Asktraders News Team trader
Updated 16 Oct 2025

Workspace Group (LON:WKP), a provider of flexible workspace, released its second-quarter business update, revealing a decline in like-for-like occupancy despite ongoing strategic initiatives.

The report highlights both challenges and progress as the company navigates a dynamic market.

Headline Numbers:

  • Like-for-like occupancy: Down 2.3% to 80.0%
  • Like-for-like rent per sq. ft.: Up 0.1% to £47.55
  • Like-for-like rent roll: Down 3.2% to £107.1m

The decline in occupancy, a key metric for Workspace Group, was primarily attributed to the vacation of large spaces at The Centro Buildings in Camden. Excluding these departures, like-for-like occupancy would have been 81.7%. This highlights the significant impact of single-tenant departures on overall performance.

Despite the occupancy dip, Workspace Group completed 326 new lettings in the quarter, generating £7.3m in annual rental value. This demonstrates sustained demand for flexible workspace, with a 2% improvement in conversion of enquiries to lettings, reaching 16%.

The company's efforts to enhance customer retention and improve the letting process are beginning to yield positive results.

Workspace Group is actively pursuing a strategy centered on “Fix, Accelerate, and Scale.” As part of the “Fix” element, the company has streamlined support functions, achieving £2m in annualised efficiencies. This cost-saving measure aims to create a leaner and more efficient organization.

The “Accelerate” phase involves optimizing the portfolio through strategic asset disposals. Workspace Group has exchanged or completed sales of £52.4m of non-core assets, against a £200m target.

These disposals were executed at 1.6% below the March 2025 book value, with a combined net initial yield of 3.5%. The company is building momentum on further disposals identified through a comprehensive portfolio review.

The “Scale” component focuses on innovating to deliver accretive growth. Workspace Group is advancing plans to offer specialized solutions to fast-growing industries in high-conviction locations, expanding its addressable market.

Driver Breakdown:

  • Customer Retention: Improved retention strategies and faster product improvements based on customer feedback.
  • Operational Efficiencies: Streamlining central costs to deliver £2m in annual savings.
  • Asset Disposals: Progress on disposing of non-core assets to optimize the portfolio.

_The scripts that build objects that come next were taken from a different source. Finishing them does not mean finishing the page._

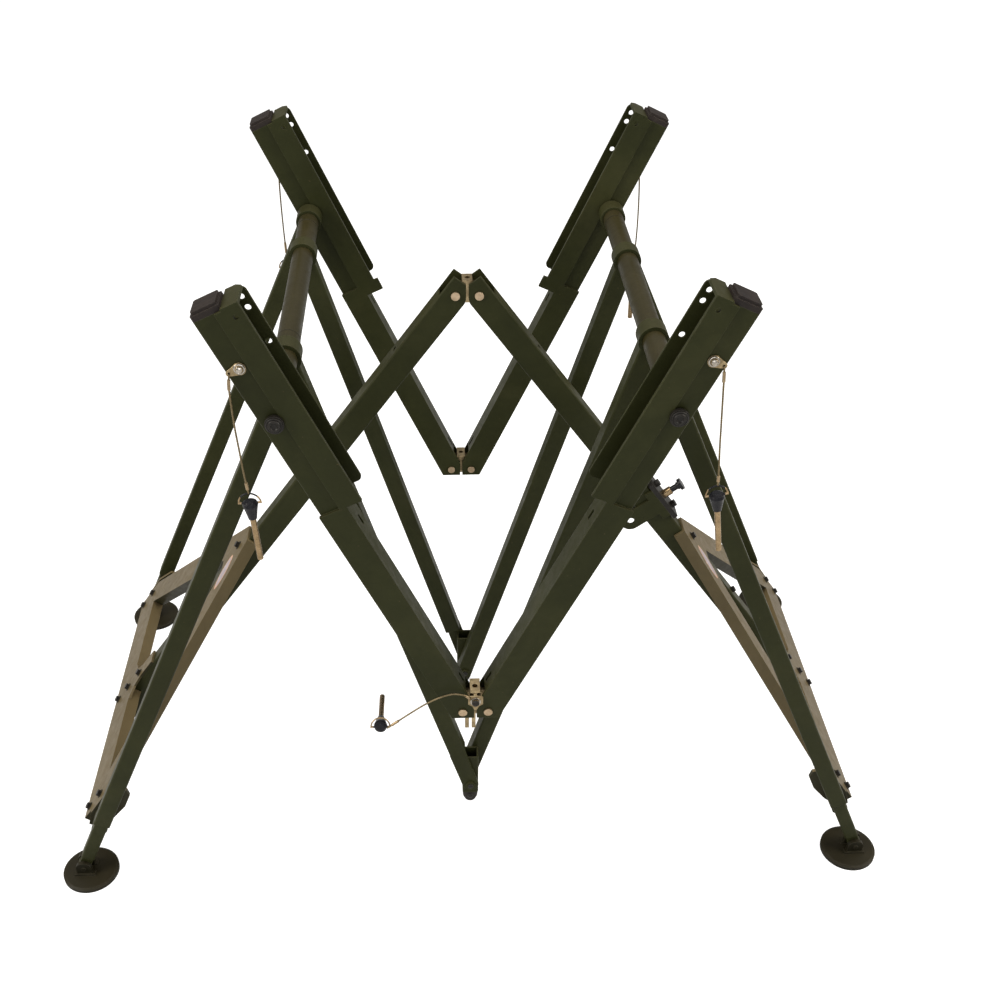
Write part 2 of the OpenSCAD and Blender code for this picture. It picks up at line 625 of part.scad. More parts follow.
// A round cord swept along points, with flat ends
module cord(route, r) {
    n = len(route);
    k = 8;
    pts = [for (i = [0 : n - 1]) let(
        t = unit(route[min(i + 1, n - 1)] - route[max(i - 1, 0)]),
        a = unit(cross(t, [0.02, 1, 0.03])), b = cross(t, a))
        for (j = [0 : k - 1]) route[i] + r * (cos(360 * j / k) * a + sin(360 * j / k) * b)];
    faces = concat([[for (j = [0 : k - 1]) j]],
        [for (i = [0 : n - 2], j = [0 : k - 1]) [i * k + j, (i + 1) * k + j,
            (i + 1) * k + (j + 1) % k, i * k + (j + 1) % k]],
        [[for (j = [k - 1 : -1 : 0]) (n - 1) * k + j]]);
    polyhedron(pts, faces, convexity = 8);
}

rail(rail_y_front, false, 0);  // rail_front_left
rail(rail_y_front, true, 0);  // rail_front_right
rail(rail_y_rear, false, 18);  // rail_rear_left
rail(rail_y_rear, true, 18);  // rail_rear_right
plug(rail_y_front, false);  // plug_front_left
plug(rail_y_front, true);  // plug_front_right
plug(rail_y_rear, false);  // plug_rear_left
plug(rail_y_rear, true);  // plug_rear_right
axle(false);  // axle_left
axle(true);  // axle_right
axle_caps(false);  // axle_caps_left
axle_caps(true);  // axle_caps_right
inner_leg(inner_y_fl, -1, true, false);  // inner_leg_front_left
inner_leg(inner_y_fr, -1, false, true);  // inner_leg_front_right
inner_leg(inner_y_rl, 1, true, false);  // inner_leg_rear_left
inner_leg(inner_y_rr, 1, false, true);  // inner_leg_rear_right
centre_foot(centre_y_front, -1);  // centre_foot_front
centre_foot(centre_y_rear, 1);  // centre_foot_rear
centre_tip(centre_y_front);  // centre_tip_front
centre_tip(centre_y_rear);  // centre_tip_rear
outer_leg(outer_y_front, -1, false);  // outer_leg_front_left
outer_leg(outer_y_front, -1, true);  // outer_leg_front_right
outer_leg(outer_y_rear, 1, false);  // outer_leg_rear_left
outer_leg(outer_y_rear, 1, true);  // outer_leg_rear_right
disc_foot(-1, false);  // disc_foot_front_left
disc_foot(-1, true);  // disc_foot_front_right
disc_foot(1, false);  // disc_foot_rear_left
disc_foot(1, true);  // disc_foot_rear_right
strut(false);  // strut_left
strut(true);  // strut_right
spreader_bar(false);  // spreader_bar_left
spreader_bar(true);  // spreader_bar_right
brace_plate(false);  // brace_plate_left
brace_plate(true);  // brace_plate_right
frame_bolts(false);  // frame_bolts_left
frame_bolts(true);  // frame_bolts_right
hinge_block(rail_y_front, rail_w - 2 * rail_t - 2 * side_gap, hinge_z, hinge_x, 30,  // hinge_block_front
        -near_y - rail_w / 2 + rail_t + 2 * side_gap);
hinge_block(rail_y_rear, rail_w - 2 * rail_t - 2 * side_gap, hinge_z, hinge_x, 24, 0);  // hinge_block_rear
hinge_block(strut_cy, strut_y - 6 - 2 * side_gap, top_z, top_x, 22, 0);  // hinge_block_top
hinge_rivets(rail_y_front, near_y - side_gap, rail_w / 2 + side_gap, hinge_z, hinge_x);  // hinge_rivets_front
hinge_rivets(rail_y_rear, near_y - side_gap, rail_w / 2 + side_gap, hinge_z, hinge_x);  // hinge_rivets_rear
hinge_rivets(strut_cy, -strut_y / 2 - side_gap, strut_y / 2 + side_gap, top_z, top_x);  // hinge_rivets_top
latch_bracket();
latch_plate();
latch_plunger();
tab(tab_front_y, -1, false);  // tab_front_left
tab(tab_front_y, -1, true);  // tab_front_right
tab(tab_rear_y, 1, false);  // tab_rear_left
tab(tab_rear_y, 1, true);  // tab_rear_right
hinge_plate();  // tab_hinge
lock_pin(pin_at_fl, [0, -2.4, 0], 0);  // pin_front_left
lock_pin(pin_at_fr, [0, -9.2, 0], 0);  // pin_front_right
lock_pin(pin_at_rl, [0, 0, 0], 0);  // pin_rear_left
lock_pin(pin_at_rr, [0, -1.8, 0], 0);  // pin_rear_right
lock_pin(pin_at_hinge, [76, 0, 0], 100);  // pin_hinge
color(brass) cord(cable_pts_fl, wire_r);  // cable_front_left
color(brass) cord(cable_pts_fr, wire_r);  // cable_front_right
color(brass) cord(cable_pts_rl, wire_r);  // cable_rear_left
color(brass) cord(cable_pts_rr, wire_r);  // cable_rear_right
color(brass) cord(cable_pts_hinge, wire_r);  // cable_hinge
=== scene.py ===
import math
import bpy
import bmesh
from mathutils import Matrix, Vector


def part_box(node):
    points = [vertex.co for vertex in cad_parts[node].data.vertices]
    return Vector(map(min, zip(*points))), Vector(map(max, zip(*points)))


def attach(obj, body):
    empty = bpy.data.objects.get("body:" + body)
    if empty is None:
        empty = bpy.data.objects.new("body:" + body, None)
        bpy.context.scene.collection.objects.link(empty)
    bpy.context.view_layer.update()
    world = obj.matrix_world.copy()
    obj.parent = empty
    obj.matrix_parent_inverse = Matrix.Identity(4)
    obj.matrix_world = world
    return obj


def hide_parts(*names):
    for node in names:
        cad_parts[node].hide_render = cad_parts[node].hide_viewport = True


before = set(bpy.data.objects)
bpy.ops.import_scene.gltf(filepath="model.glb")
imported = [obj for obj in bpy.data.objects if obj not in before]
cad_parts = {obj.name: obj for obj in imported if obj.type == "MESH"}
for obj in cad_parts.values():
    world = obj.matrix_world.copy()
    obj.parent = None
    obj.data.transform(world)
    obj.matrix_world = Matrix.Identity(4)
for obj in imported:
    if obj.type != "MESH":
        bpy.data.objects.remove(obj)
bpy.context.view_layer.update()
MM = 0.001

# Camera, solved from the photograph: pixels of its frame, degrees and millimetres
IMAGE_PX = 1000
FOCAL_PX = 1188.72
CENTRE_PX = (470.08, 599.86)
SENSOR_WIDTH = 36.0
PITCH, YAW, ROLL = 39.617, 2.324, 0.22
CAMERA_AT = (-59.41, -1624.57, 1649.52)

# Driving sizes of the part, in millimetres and degrees, as in the part's source
RAIL_LEAN = 24.5
RAIL_DOWN = 548
HINGE_X = 18.75
AXLE_Z = 897
TAB_V, TAB_U = -15, 80
STRUT_AT = (17.3, 893)
STRUT_RUN, STRUT_DROP = 0.6, 0.8
FRONT_Y, REAR_Y = -350, 300
HANG_OUT = 22.4
EYELET_OUT = 21.2
SEAMS_Y = (-160, 218)
PLATE_Y = -374.3

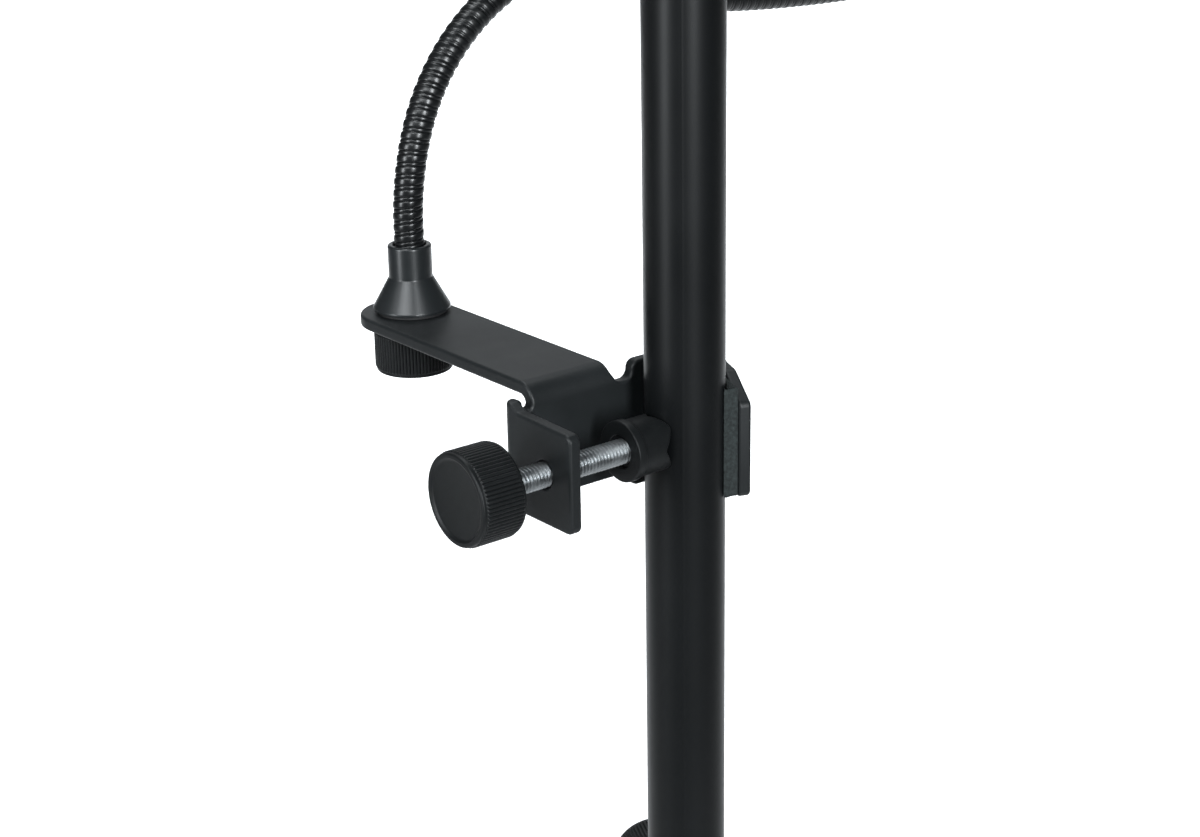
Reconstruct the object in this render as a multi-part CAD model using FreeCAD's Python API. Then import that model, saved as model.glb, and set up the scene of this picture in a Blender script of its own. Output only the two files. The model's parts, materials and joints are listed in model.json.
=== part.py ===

CEO Lawrence Hutchings commented, “In an uncertain environment, we don't underestimate the work we have to do to deliver on our strategy and it will take time, but we are executing at pace and are confident we have the foundations in place to deliver shareholder value.”

Workspace Group maintains a robust balance sheet with £167m in cash and undrawn facilities. The proforma loan-to-value (LTV) ratio stands at 35%, based on the 31 March 2025 valuation, providing financial flexibility.

Total rent roll decreased by 3.9% (£5.4m) in the first half to £134.0m, affected by like-for-like portfolio changes, completed projects, disposals and other adjustments.

The company will publish its half-year results on 19 November 2025.